One comment at The Nervous Breakdown points out the cento-- a form of poetry that is based around taking lines from other works. I'm glad I know about this now, because I think it helps indicate what the girl claims she was doing. The cento is different because by adhering to the form, you immediately disclose to your audience that there are lines borrowed-- borrowed, not stolen, because you have via the cento form the implicit permission. Same with collages-- the moment you see a collage you know that it uses objects culled from other sources. The collage artist is not trying to pretend otherwise. Nor the mashup artist, the MC, the DJ. The originality of the work is half based on the ability to bring disparate parts together. It is nothing if you do not recognize what those parts are, if not necessarily where they come from.

Thursday, February 11, 2010

that's what i'd be doing

via Bleeding Cool.

Warren Ellis: just shot six pages of FELL 10 over to you

Ben Templesmith: Oh you tease me sir.

Warren Ellis: rub it on your fucking nipples son

Ben Templesmith: My gods, he actually did. Warren Ellis sent me some FELL pages. Printing out & rubbing them on my nipples right away.


please be real. i think it is!

book porn in 4 parts.

yum.
"Although Ms. Hegemann has apologized for not being more open about her sources, she has also defended herself as the representative of a different generation, one that freely mixes and matches from the whirring flood of information across new and old media, to create something new. “There’s no such thing as originality anyway, just authenticity,” said Ms. Hegemann in a statement released by her publisher after the scandal broke" [from "Not Plagiarism but Mixing and Matching, says best-selling German Author, 17"]

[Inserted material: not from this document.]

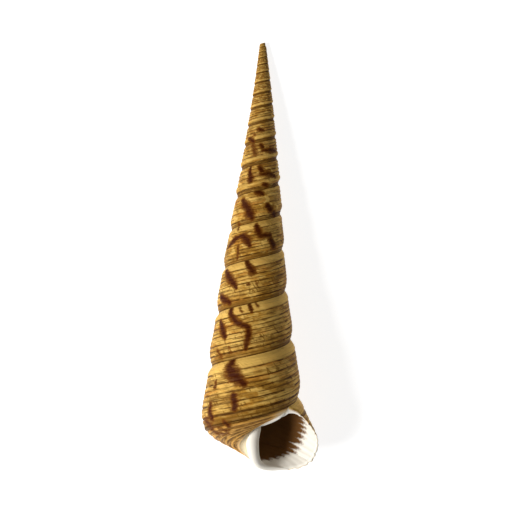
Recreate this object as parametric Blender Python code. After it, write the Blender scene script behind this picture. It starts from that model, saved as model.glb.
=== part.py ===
"""Turret shell: one high-spired, right-handed sea-snail shell lying on its side, mouth up.

Metres, +Z up. The shell rests on z = 0 with its tip towards +Y, its mouth towards -Y and its
outer lip towards +X. It is made in growth coordinates, then laid down by its object matrix:
the mesh Z axis is the coiling axis, the mesh origin is the virtual apex of the spiral, s is
the distance down the axis from there, and the mouth side of the shell faces mesh +Y.
Every whorl is the one above it turned once about the axis and scaled by WHORL_RATIO.
"""

import math

import bmesh
import bpy
from mathutils import Matrix, Vector

MM = 0.001

# Growth of the spiral.
WHORL_RATIO = 1.1803  # size of a whorl over the size of the one before it
TURNS = 17  # whorls from the lip back to the worn tip
STEPS = 20  # rings of points in one turn
LIP_SUTURE = 98.47 * MM  # s where the outer lip meets the whorl above
LIP_ANGLE = math.radians(51.0)  # of that point round the axis, from the mouth side towards +X
CONE_SLOPE = 0.1288  # radius over s along the fullest line of the whorls
LAST_FULLER = 0.018  # how much wider the last whorl is than that cone
FULLER_FROM, FULLER_TO = 1.45, 0.85  # turns back from the mouth over which it widens

# Depth of the wall inside the cone, over s, against v: 0 at one suture and 1 at the next.
WALL = ((0.0, 0.0136), (0.10, 0.0044), (0.24, 0.0028), (0.45, 0.0013),
        (0.66, 0.0), (0.76, 0.0008), (0.88, 0.0054), (1.0, 0.0136))
TIP_SHALLOWER = 0.55  # share of the suture's depth that is missing at the tip
SHALLOW_TO, DEEP_FROM = 15.0 * MM, 65.0 * MM  # s over which the suture deepens

# Base of the last whorl: (radius, s), both over the s of the suture at the same angle.
BASE = ((0.1215, 1.1985), (0.1000, 1.2115), (0.0750, 1.2205),
        (0.0480, 1.2275), (0.0220, 1.2315), (0.0, 1.2330))

# How far back along the growth the edge of the mouth lies, in turns: down the wall point by
# point from the suture, then round the base and in to the axis.
LIP_SWEEP = (0.0, 0.03, 0.055, 0.082, 0.105, 0.115, 0.125,
             0.135, 0.145, 0.165, 0.20, 0.26, 0.36, 0.48)
SWEEP_RINGS = 12  # rings over which the sweep fades out

# The last third of a turn spreads into an outer lip: the further from the axis and from the
# suture a point lies, the more it moves out.
FLARE = 0.19
FLARE_NONE, FLARE_FULL = 0.36, 0.06  # turns back from the mouth
FLARE_RADIUS = (0.03, 0.12)  # none and all of it, radius over the s of the suture
FLARE_S = (1.0, 1.11)  # none and all of it, s over the s of the suture

# Inside of a whorl: (radius, s) over the s of the suture, once round the section.
HOLLOW = ((0.1060, 1.0210), (0.1235, 1.0420), (0.1300, 1.0800), (0.1362, 1.1120),
          (0.1345, 1.1430), (0.1262, 1.1700), (0.1110, 1.1885), (0.0870, 1.2035),
          (0.0600, 1.2130), (0.0330, 1.2165), (0.0180, 1.2030), (0.0150, 1.1500),
          (0.0165, 1.0760), (0.0300, 1.0510), (0.0600, 1.0430), (0.0850, 1.0345))
HOLLOW_FRONT = 4  # rings that the cutter runs out past the mouth into the open air
HOLLOW_TURNS = 2.5  # turns back from the mouth to the end of the hollow

# Inner lip, in mm: a rounded ridge from the lip's top along the whorl above to the pillar that
# the whorls wind about, then down the pillar to the foot of the mouth: (x, y, s) and radius.
INNER_LIP = (((7.9, 6.4, 100.0), 0.35), ((6.5, 5.2, 101.2), 0.60), ((4.9, 3.9, 102.0), 0.80),
             ((3.1, 2.5, 102.7), 1.00), ((0.9, 0.8, 103.2), 1.60), ((0.2, 0.4, 105.0), 1.90),
             ((-0.2, 0.1, 107.5), 1.75), ((0.0, -0.3, 110.2), 1.55), ((0.5, -1.2, 112.5), 1.30),
             ((1.5, -2.4, 114.2), 1.05), ((3.1, -3.3, 115.1), 0.85), ((5.0, -3.8, 115.5), 0.65))
INNER_LIP_SIDES = 12
ON_AXIS = 0.001 * MM  # closer to the axis than this is on it

# The spire bends slightly sideways: (s, x), in mm.
BOW = ((0.0, 2.55), (20.0, 2.40), (30.0, 2.05), (45.0, 1.40), (55.0, 0.80), (66.0, 0.20), (75.0, 0.0))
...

I have two immediate responses: "What?" and "You're a dumb bitch." Name dropping "authenticity" makes you look pretty foolish, I think-- frantic and juvenile and uncertain-- and proves that you have a prefabricated path towards what is necessarily then a prefabricated authenticity-- an impossibility.

Tuesday, February 09, 2010

I read this over at Annalemma, which has a very good selection of short stories available online, and this one actually made me smile at the end. It's like a country song gone right. Check it out--"Hot" by ZZ Boone

Monday, February 01, 2010

man john le carre might want to eat my lunch for breakfast cos I'm 'merican but do I ever love this shit:

"The summons came to Smiley that same night, and it is a curious fact, since he had an overall impression of not sleeping at all well during this late period of his life, that the phone had to ring a long time beside the bed before he answered it. He had come home straight from the library, then dined poorly at an Italian restuarant in Kings Road, taking the Voyages of Olearius with him for protection. He had returned to his house in Bywater Street and resumed work on his monograph with the devotion of a man who had nothing else to do. After a couple of hours he had opened a bottle of red Burgundy and drunk half of it, listening to a poor play on the radio. Then dozed, wrestling with troubled dreams. Yet the moment he heard Lacon's voice, he had the feeling of being hauled from a warm and treasured place, where he wished to remain undisturbed for ever. Also, though in fact he was moving swiftly, he had the sensation of taking a long time to dress; and he wondered whether that was what old men did when they heard about a death" [Smiley's People by John LeCarre].

Sunday, January 31, 2010

they are making the inferno into a video game what?


EA will be releasing it in February following a massive marketing campaign that I completely missed-- though I will probably not miss the crowning glory of it, at least, during the Super Bowl. I don't really know, and I'm not clear on how good the game is being said to be. Detailed info is available at Wikipedia, which stresses that the game is loosely based on the poem.

So basically Dante isn't a whiny little bitch who keeps fainting when he can't figure out how to get across a river. Okay. Is Virgil in it?

“The story line is not Dante’s, period,” said Teodolinda Barolini, the Lorenzo Da Ponte Professor of Italian at Columbia University and a former president of the Dante Society of America. “It’s kind of a mishmash of current popular ideas, projected back into the Middle Ages [...]

“I’m not in the least bit turned off,” she said. “I’m very intrigued and I want to see it” [nytimes].

It's an interesting idea and since it is so clearly departed from the original work, I don't think anyone is complaining. Dante's Inferno has become a defining architecture for people writing about hell, so it's not like this hasn't been done before. If it gets kids to try to read the poem, that would be great. The game's website has what appears to be a fairly well put together section about Mr Alighieri and the poem. Though this brings us to the real problem-- the marketing of the actual book using the video game's art, which is ludicrous. Now that I think of it, I'm not sure which edition we have in the house, but it definitely doesn't have a picture of an extra that showed up to the 300 filming thinking it was a movie about the Albigensian crusade. (That doesn't quite work, but whatever. People massacred, wrong period costume. You so funny.)

Thursday, January 28, 2010

fuck yeah! oscar wilde!

Came across this via the LA Times lit blog, Jacket Copy. Hey Oscar Wilde! It's Clobberin' Time combines 2 of the most awesome things in the world-- literary figures (characters and authors) and badass illustrators.

Like. . . Pia Guerrra does Philip Marlowe! Shit, if that's not enough awesomeness for the rest of your week there is no pleasing you.

And somebody I don't know but now want to know all about does Phileas Fogg! Shit! And Mike Mignola, some Lovecraft for you dorks, and much more-- I've already found a bunch of new favorites just by browsing the archives. Make sure you check out the headers (detail above from the one by Ming Doyle), too, which are hilarious. It has also reminded me I need to finish The Master and Margarita.